How Does This Compare To Other Crypto Projects?
Most major cryptocurrencies launched with known founders. Ethereum was created by Vitalik Buterin, whose identity has always been public. Ripple (XRP) has a documented founding team. Litecoin was created by Charlie Lee, who publicly sold his holdings in 2017.
Bitcoin's anonymous founding is the outlier, and that has shaped its regulatory position in ways that carry practical consequences. The SEC's approval of spot Bitcoin ETFs in January 2024 did not require identifying Satoshi. No comparable approval process for any other crypto asset has proceeded without a known issuer or founding team on record.
FAQs
Who invented Bitcoin?
Satoshi Nakamoto invented Bitcoin.
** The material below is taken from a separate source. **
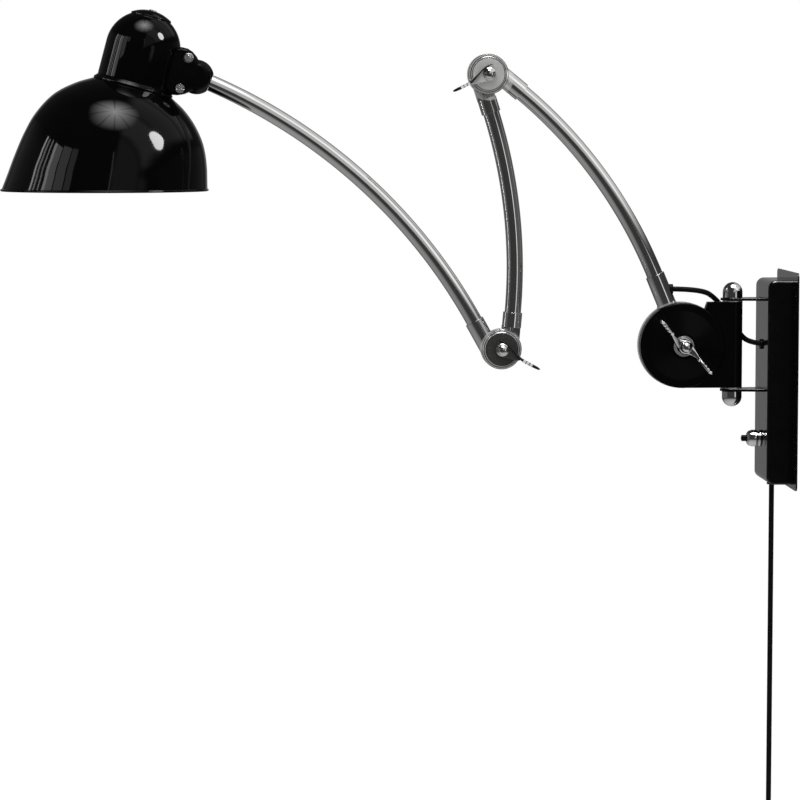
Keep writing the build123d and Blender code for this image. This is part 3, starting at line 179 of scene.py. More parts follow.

That name appears on the whitepaper, early software releases, emails, forum posts, and the first network activity, but the real identity behind the name has not been publicly proven.
Who Is Satoshi Nakamoto?
No one knows if Satoshi Nakamoto was one person or a group. The writing and coding record is consistent enough to function as one public identity, but it does not settle the legal identity question.
Why did Satoshi disappear?
Satoshi never gave a full public explanation. The record shows a gradual handoff to other contributors, followed by private messages in 2011 saying Bitcoin was in good hands and that Satoshi had moved on.
Was Wright ruled out as the founder of Bitcoin?
Yes. In 2024, the High Court of England and Wales found in COPA v Wright that Craig Wright was not Satoshi Nakamoto, making it one of the clearest formal rulings on a Satoshi claim.
Is Adam Back the Bitcoin creator?
Adam Back has denied being Satoshi Nakamoto. Recent claims link him through cypherpunk history, Hashcash, timing, and language patterns, but no public cryptographic proof has confirmed the claim.
How much BTC does Satoshi own?
The common estimate is roughly 1 million BTC, based on early mining-pattern analysis rather than a confirmed account statement. The exact amount, current key access, and control all remain unknown.